И я сжимался от ужаса жизни, одинокий среди ночи и людей, и в самом себе не имея друга. Печальна была моя жизнь, и страшно мне было жить.
Я всегда любил солнце, но свет его страшен для одиноких, как свет фонаря над бездною. Чем ярче фонарь, тем глубже пропасть, и ужасно было мое одиночество перед ярким солнцем. И не давало оно мне радости — это любимое мною и беспощадное солнце.
Уже близка была моя смерть. И я знаю, знаю всем дрожащим от воспоминаний телом, что та рука, которая водит сейчас пером, была бы в могиле — если бы не пришла твоя любовь, которой я так долго ждал, о которой так много, много мечтал и так горько плакал в своем безысходном одиночестве.
Бессилен и нищ мой язык. Я знаю много слов, какими говорят о горе, страхе и одиночестве, но еще не научился я говорить языком великой любви и великого счастья. Ничтожны и жалки все в мире слова перед тем неизмеримо великим, радостным и человеческим, что разбудила в моем сердце твоя чистая любовь, жалеющий и любящий голос из иного светлого мира, куда вечно стремилась его душа, — и разве он погибает теперь? Разве не распахнуты настежь двери его темницы, где томилось его сердце, истерзанное и поруганное, опозоренное людьми и им самим? Разве не друг я теперь самому себе? Разве я одинок? И разве не радостью светит теперь для меня то солнце, которое раньше только жгло меня?
Жемчужинка моя. Ты часто видела мои слезы — слезы любви, благодарности и счастья, и что могут прибавить к ним бедные и мертвые слова?
Ты одна из всех людей знаешь мое сердце, ты одна заглянула в глубину его — и когда люди сомневались и сомневался я сам, ты поверила в меня. Чистая помыслами, ясная неиспорченной душой, ты жизнь и веру вдохнула в меня, моя стыдливая, гордая девочка, и нет у меня горя, когда твоя милая рука касается моей глупой головы фантазера.
Жизнь впереди, и жизнь страшная и непонятная вещь. Быть может, ее неумолимая и грозная сила раздавит нас и наше счастье — но, и умирая, я скажу одно: я видел счастье, я видел человека, я жил!
Сегодня день твоего рождения — и я дарю тебе единственное мое богатство — эту книжку.

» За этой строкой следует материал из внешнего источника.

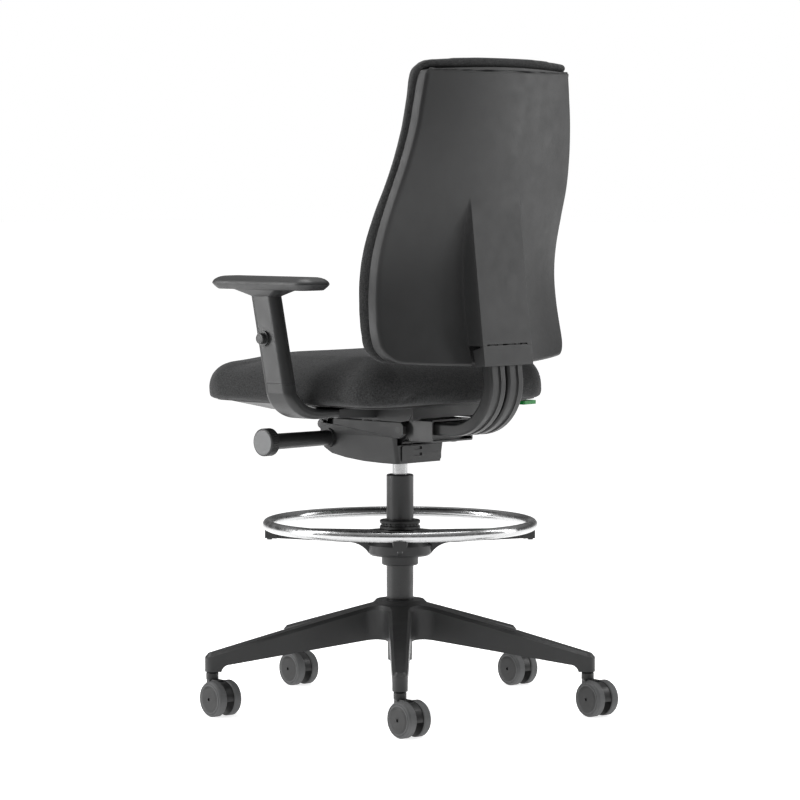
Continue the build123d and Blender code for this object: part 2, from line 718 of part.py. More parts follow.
def seat_pan():
    upper = Plane.XY.offset(SEAT_BOTTOM - 3) * rounded_plan(212, SEAT_FRONT + 28, SEAT_REAR - 18, 60)
    lower = Plane.XY.offset(551) * rounded_plan(160, SEAT_FRONT + 90, SEAT_REAR - 70, 40)
    dish = loft([upper, lower])
    dish += extrude(upper, amount=3)
    dish -= block((-300, 300), (-24, 300), (500, 565.5))
    recess_half = CARRIER_HALF + 0.6
    dish -= block((-recess_half, recess_half), (-152, 300), (500, CARRIER_TOP + 0.5))
    pin_x, pin_z = DEPTH_PIN
    for y in (84, 112):
        dish += block((pin_x - 5, pin_x + 5), (y, y + 3), (pin_z - 5, SEAT_BOTTOM - 1))
    dish -= rod_y(2, 80, 120, pin_x, pin_z)
    return dish


def seat_cushion():
    body = extrude(Plane.XY.offset(SEAT_BOTTOM) * rounded_plan(SEAT_HALF, SEAT_FRONT, SEAT_REAR, SEAT_CORNER),
                   amount=SEAT_TOP - SEAT_BOTTOM)
    body = fillet(body.edges().group_by(Axis.Z)[-1], 34)
    return fillet(body.edges().group_by(Axis.Z)[0], 9)


def depth_pin():
    return rod_y(2, 83, 116, *DEPTH_PIN)


def depth_lever():
    pin_x, pin_z = DEPTH_PIN
    arm = block((-212, pin_x), (88, 111), (pin_z - 3, pin_z + 3))
    arm += rod_y(5, 88, 111, pin_x, pin_z)
    outline = [(-206, 78), (-247, 82), (-247, 120), (-206, 124)]
    paddle = extrude(Plane.XY.offset(pin_z - 3) * make_face(Polyline(*outline, close=True)), amount=7)
    lever = arm + fillet(paddle.edges().filter_by(Axis.Z), 4)
    return lever - rod_y(2 + RUN_GAP, 80, 120, pin_x, pin_z)


# ---- armrests (sitter's left; the right one is mirrored) ----------------------------------------
BUTTON_Z = 691.0
BUTTON_R = 9.5
BUTTON_TRAVEL = 3.0
POST_GAP = 0.4


def post_section(z, shrink=0.0):
    size_y = POST_LONG - 2 * shrink
    size_x = POST_THICK - 2 * shrink
    plan = RectangleRounded(size_x, size_y, min(13.5 - shrink, size_x / 2 - 0.2))
    return Pos(ARM_X, lean_point(z), z) * plan


def post(z0, z1, shrink=0.0):
    return loft([post_section(z0, shrink), post_section(z1, shrink)])


def elbow_section(x, z, tilt, middle_y, width, thick, corner):
    """A rounded section across the elbow. Its normal turns from +X (tilt 0) to +Z (tilt 90)."""
    turn = math.radians(tilt)
    plane = Plane(origin=(x, middle_y, z), x_dir=(0, 1, 0), z_dir=(math.cos(turn), 0, math.sin(turn)))
    return plane * RectangleRounded(width, thick, corner)


def arm_foot():
    core = post(600, 752, 5.0)
    y = (FOOT_Y[0] + FOOT_Y[1]) / 2
    z = (FOOT_Z[0] + FOOT_Z[1]) / 2
    width = FOOT_Y[1] - FOOT_Y[0] - 0.4
    root = Rectangle(width, FOOT_Z[1] - FOOT_Z[0] - 0.4)
    bar = extrude(Plane.YZ.offset(79.5) * Pos(y, z) * root, amount=36.5)
    bar += loft([Plane.YZ.offset(116) * Pos(y, z) * root, Plane.YZ.offset(200) * Pos(y - 8, 554) * Rectangle(width, 15)])
    elbow = loft([
        elbow_section(200, 554, 0, y - 8, width, 15, 5),
        elbow_section(236, 554.5, 6, y - 13, 59, 17, 6),
        elbow_section(268, 560, 24, y - 20, 61, 22, 8),
        elbow_section(290, 576, 60, lean_point(576), 62, 28, 11),
        elbow_section(ARM_X, 594, 90, lean_point(594), POST_LONG, POST_THICK, 13.5),
    ])
    lower = post(594, SLEEVE_BOTTOM)
    foot = lower + core + bar + elbow
    for shaft in arm_bolt_shafts():
        foot -= shaft
    return foot


def arm_sleeve():
    top_z = 766.0
    outer = post(SLEEVE_BOTTOM + 0.4, top_z)
    y = lean_point(778)
    flare_top = Pos(ARM_X, y, 778) * RectangleRounded(56, 122, 14)
    flare = loft([post_section(top_z), flare_top])
    sleeve = outer + flare
    cavity = post(SLEEVE_BOTTOM - 2, 756, 5.0 - POST_GAP)
    button_y = lean_point(BUTTON_Z) - 8
    collar = rod_x(14, ARM_X + 12, ARM_X + POST_THICK / 2 + 4, button_y, BUTTON_Z)
    sleeve += collar
    sleeve -= cavity
    sleeve -= rod_x(BUTTON_R + RUN_GAP, ARM_X + 11, ARM_X + 60, button_y, BUTTON_Z)
    return sleeve


def arm_button():
    x0 = ARM_X + 11 + BUTTON_TRAVEL
    button = rod_x(BUTTON_R, x0, ARM_X + POST_THICK / 2 + 12, lean_point(BUTTON_Z) - 8, BUTTON_Z)
    return fillet(button.edges().group_by(Axis.X)[-1], 1.5)


def arm_pad():
    y0, y1 = PAD_Y
    centre = (y0 + y1) / 2
    levels = [
        (PAD_Z[0], 10.0, 22.0), (PAD_Z[0] + 9, 1.0, 26.0), (PAD_Z[0] + 14, 0.0, 26.0),
        (PAD_Z[1] - 5, 4.0, 24.0), (PAD_Z[1], 22.0, 16.0),
    ]
    sections = [
        Pos(ARM_X, centre, z) * RectangleRounded(2 * (PAD_HALF - inset), y1 - y0 - 2 * inset, corner)
        for z, inset, corner in levels
    ]
    return loft(sections, ruled=True)


# ---- write every sub-part -----------------------------------------------------------------------
def main():
    os.makedirs("parts", exist_ok=True)
    for make in (
        star_base, column_tube, guide_bush, thrust_bearing, castor_stems, piston_rod, retaining_clip, gas_cylinder,
        ring_spider, ring_bush, ring_collar, mech_frame, lower_housing, upper_housing, rear_cover, tension_spring,
        main_axle, front_axle, lever_pin, crank_shaft, crank_knob, crank_disc, height_lever, back_bracket,
        bracket_bolts, back_shell, back_cushion, spine_cover, spine_cap, seat_carrier, arm_bolts, seat_pan,
        seat_cushion, depth_pin, depth_lever, foot_ring,
    ):
        save(make(), make.__name__)
    save(Compound(around(ring_screw(), RING_ARMS)), "ring_screws")
    bar = back_bar()
    save(bar, "back_bar_left")
    save(mirrored(bar), "back_bar_right")
    for make in (arm_foot, arm_sleeve, arm_button, arm_pad):
        left = make()
        save(left, f"{make.__name__}_left")
        save(mirrored(left), f"{make.__name__}_right")
    hood = castor_hood()
    wheels = castor_wheels()
    for k in range(ARM_COUNT):
        save(castor_place(k) * hood, f"castor_hood_{k + 1}")
        save(castor_place(k) * wheels, f"castor_wheels_{k + 1}")


if __name__ == "__main__":
    main()
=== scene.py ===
import json
import math

import bmesh
import bpy
import numpy as np
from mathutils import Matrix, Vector


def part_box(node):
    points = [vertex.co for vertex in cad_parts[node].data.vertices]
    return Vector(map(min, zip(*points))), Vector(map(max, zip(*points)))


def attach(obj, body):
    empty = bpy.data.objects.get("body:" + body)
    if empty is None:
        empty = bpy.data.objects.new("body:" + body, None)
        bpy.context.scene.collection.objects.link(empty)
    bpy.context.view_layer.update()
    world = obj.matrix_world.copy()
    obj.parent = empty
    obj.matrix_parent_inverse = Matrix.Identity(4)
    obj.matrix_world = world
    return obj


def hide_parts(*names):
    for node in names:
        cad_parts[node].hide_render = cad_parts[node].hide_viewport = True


# Drafting chair. Metres, +Z up, the row frame of the CAD model: a sitter faces -Y and has +X on the left.

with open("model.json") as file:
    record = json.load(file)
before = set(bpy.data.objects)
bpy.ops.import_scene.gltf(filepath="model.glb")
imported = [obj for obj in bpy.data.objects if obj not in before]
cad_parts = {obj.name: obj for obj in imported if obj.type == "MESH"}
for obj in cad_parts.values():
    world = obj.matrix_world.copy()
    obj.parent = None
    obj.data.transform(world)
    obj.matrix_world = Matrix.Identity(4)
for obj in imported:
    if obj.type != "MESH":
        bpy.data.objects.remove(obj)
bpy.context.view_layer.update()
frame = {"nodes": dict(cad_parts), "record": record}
NODES = frame["nodes"]


# ---- materials ----------------------------------------------------------------------------------
class Shader:
    """A material with one Principled shader, and short calls for the nodes in front of it."""

    def __init__(self, name, roughness, metallic=0.0, specular=0.5):
        self.material = bpy.data.materials.new(name)
        self.material.use_nodes = True
        self.tree = self.material.node_tree
        self.tree.nodes.clear()
        self.output = self.tree.nodes.new("ShaderNodeOutputMaterial")
        self.shader = self.tree.nodes.new("ShaderNodeBsdfPrincipled")
        self.shader.inputs["Roughness"].default_value = roughness
        self.shader.inputs["Metallic"].default_value = metallic
        self.shader.inputs["Specular IOR Level"].default_value = specular
        self.link(self.shader.outputs[0], self.output.inputs[0])
        self.place = self.tree.nodes.new("ShaderNodeTexCoord").outputs["Object"]

    def link(self, source, target):
        self.tree.links.new(source, target)

    def node(self, kind, **values):
        node = self.tree.nodes.new(kind)
        for key, value in values.items():
            if hasattr(node, key):
                setattr(node, key, value)
            else:
                node.inputs[key.replace("_", " ")].default_value = value
        return node

    def noise(self, scale, detail=3.0, roughness=0.55, stretch=None):
        node = self.node("ShaderNodeTexNoise", Scale=scale, Detail=detail, Roughness=roughness)
        source = self.place
        if stretch:
            mapping = self.node("ShaderNodeMapping")
            mapping.inputs["Scale"].default_value = stretch
            self.link(source, mapping.inputs["Vector"])
            source = mapping.outputs["Vector"]
        self.link(source, node.inputs["Vector"])
        return node.outputs["Fac"]

    def cells(self, scale):
        node = self.node("ShaderNodeTexVoronoi", Scale=scale)
        self.link(self.place, node.inputs["Vector"])
        return node.outputs["Distance"]

    def ramp(self, source, low, high, start=0.3, end=0.7):
        node = self.tree.nodes.new("ShaderNodeValToRGB")
        node.color_ramp.elements[0].position = start
        node.color_ramp.elements[1].position = end
        node.color_ramp.elements[0].color = (*low, 1) if hasattr(low, "__len__") else (low, low, low, 1)
        node.color_ramp.elements[1].color = (*high, 1) if hasattr(high, "__len__") else (high, high, high, 1)
        self.link(source, node.inputs["Fac"])
        return node.outputs["Color"]

    def math(self, operation, a, b):
        node = self.node("ShaderNodeMath", operation=operation)
        for k, value in enumerate((a, b)):
            if isinstance(value, (int, float)):
                node.inputs[k].default_value = value
            else:
                self.link(value, node.inputs[k])
        return node.outputs[0]

    def colour(self, source):
        self.link(source, self.shader.inputs["Base Color"])

    def rough(self, source):
        self.link(source, self.shader.inputs["Roughness"])

    def bump(self, height, strength, distance, below=None):
        node = self.node("ShaderNodeBump", Strength=strength, Distance=distance)
        self.link(height, node.inputs["Height"])
        if below is not None:
            self.link(below, node.inputs["Normal"])
        return node.outputs["Normal"]

    def normal(self, source):
        self.link(source, self.shader.inputs["Normal"])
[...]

Прими ее со всем моим страданием и тоскою, что заключены в ней, прими мою душу. Без тебя не было бы лучших в книге рассказов — разве ты не та девушка, которая приходила ко мне в клинику [18] и давала мне силы на работу?
Родная моя и единая на всю жизнь! Целую твою ручку с безграничной любовью и уважением, как невесте и сестре, и крепко жму ее, как товарищу и другу.
Твой навсегда
4 февраля 1902 г.»
…Позже, другими чернилами и почерком, менее ровным и менее четким, в самом конце страницы, отец приписал:
«В посмертном издании моих сочинений это должно быть напечатано при первом томе. 28 ноября 1916 г. Леонид Андреев» [19].
С каждым годом, даже с каждым новым произведением этого писателя все более заметной, все более вызывающей становилась его обособленность от всех существовавших тогда литературных течений. Он продолжал читать свои рассказы на собраниях «Среды», выказывая не просто терпимость, а искреннее уважение ко всем критическим замечаниям «знаньевцев». Но эти самые чтения и выявляли степень отрыва Андреева от прочного традиционализма Бунина, Вересаева, Горького… «Для меня всегда было загадкою, почему Андреев примкнул к „Среде“, а не к зародившемуся в то время кружку модернистов (Брюсов, Бальмонт, Сологуб, Мережковский, Гиппиус и пр.), — писал потом в своих воспоминаниях В. Вересаев. — Думаю, в большой степени тут играли роль, с одной стороны, близкие личные отношения Андреева с представителями литературного реализма, особенно с Горьким, с другой стороны — московская пассивность Андреева, заставлявшая его принимать жизнь так, как она сложилась» [20].
Надо полагать, что Вересаев был отчасти прав. Но лишь отчасти — потому что примкнуть к символистам Андрееву мешала отнюдь не «московская пассивность». Ему просто нечего было делать с ними. «Как ни разнятся мои взгляды со взглядами Вересаева и других, у нас есть один общий пункт, отказаться от которого значит на всей нашей деятельности поставить крест. Это — царство человека должно быть на земле. Отсюда призывы к Богу нам враждебны» [21], — так объяснял Андреев свое творческое credo.
18
«Нервы его к этому времени были расшатаны так, что 25 января 1901 г. он принужден был лечь в клинику по нервным болезням при Московском университете, где и пролежал весь февраль месяц. Там он и пишет свой рассказ „Жили-были“». — Андреев П. Н. Указ. соч., с. 194–195.